You (Yes, You) Need a CFO

Everybody wants healthy finances, but few of us are financial people. Many start a business around what we love or are interested in or skilled at, only to find the critical financial aspect to be intimidating or too complex. It’s wise to put somebody on your team who’s as talented with finances as you or your team might be on the job site.

Additionally, as your business grows more successful, so will the jobs and the complexity of financial functions and construction accounting. A fractional CFO can be a crucial teammate, managing essentials.

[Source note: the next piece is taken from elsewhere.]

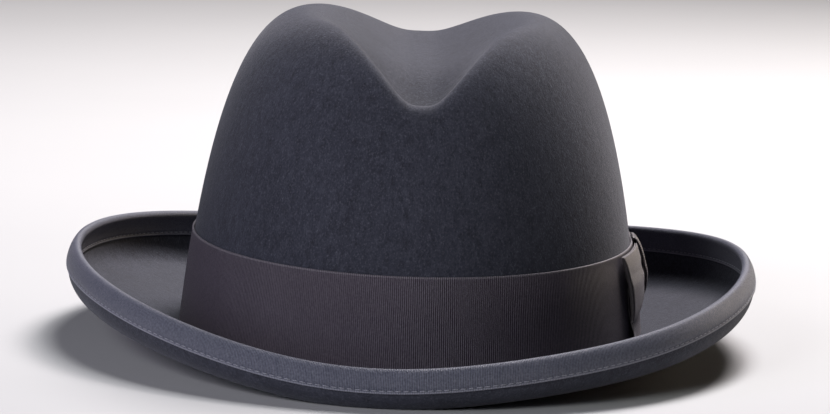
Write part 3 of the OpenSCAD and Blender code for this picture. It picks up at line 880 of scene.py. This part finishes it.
def bow_loops(material):
    shares = np.concatenate([[0, 0.015, 0.04], np.linspace(0.08, 0.92, 22), [0.96, 0.985, 1]])

    def layer(r):
        return [bow_at(*loop_outline(s, r)) for s in shares]

    outside, inside = layer(0), layer(BOW_T)
    width = (LOOP_HIGH - LOOP_LOW_FOLD)*BOW_BAND_H
    places = list(shares[::-1]*width) + list(shares*width) + [width]
    es, _, _ = loop_outline(0.5, 0)
    lengths = np.concatenate([[0], np.cumsum(np.abs(np.diff(np.append(es, es[0])))) + 1e-6])/BAND_RIB
    piece = ring_piece("bow_loop_ribbon", outside[::-1] + inside, places, lengths, material,
                       "bow_loops")


def bow_tails(material):
    """The flat strip under the loops, its ends cut on a slant."""
    slant = 0.003
    profile = cloth_profile(TAIL_LOW, TAIL_HIGH, BOW_LAYER, BOW_LAYER + BOW_T, 16, BOW_BAND_H, bead=0.0001)
    k = np.linspace(-1, 1, 61)
    rows = []
    for v, o in profile:
        e = k*(BOW_HALF_L - 0.002 + slant*(0.5 - v))
        lift = 0.0018*smooth((np.abs(k) - 0.7)/0.3)*smooth((0.34 - v)/0.24)
        rows.append(bow_at(e, v, o + lift))
    places = [(v - TAIL_LOW)*BOW_BAND_H for v, _ in profile] + [0]
    piece = capped_piece("bow_tail_ribbon", rows, places, k*BOW_HALF_L/BAND_RIB, material,
                         "bow_tails")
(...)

  • Cash flow: Your CFO can help you develop positive cash flow and structure future contracts to maximize cash and profitability. They can also help manage and mitigate the timing of jobs and the timing of getting paid. For instance, complex mechanisms like retainage mean contractors can’t get paid until an architect gives approval, which could be months after a job’s completion. Your CFO can help you be prepared.
  • Forecasting: Develop a budget with your CFO aligned to where you’re headed and where you’d like to be headed. Your CFO can help you match what you think is going on to what’s actually going on. With insights like that, you can plan more efficiently.
  • Trust your instincts: Okay okay, we just said not to trust your instincts. But your CFO can help validate what you think you know or shed light, so you know more. When specific, accurate data complements your instincts, you’re empowered at the moment, on the site or when proposing a project. However, if you’re missing segments of costs you’ve never considered, your instincts might not be bad, just inaccurate. Inaccurate instincts create inaccurate results.

The role of the CFO is to help you, the owner or leader, make better, smarter decisions. In construction, this means also accounting for rules and regulations, outside influence, uncontrollable factors, increasing costs and more. With the guidance we’ve shared in this article and a conversation with an expert CFO, your construction company will be in a strong position.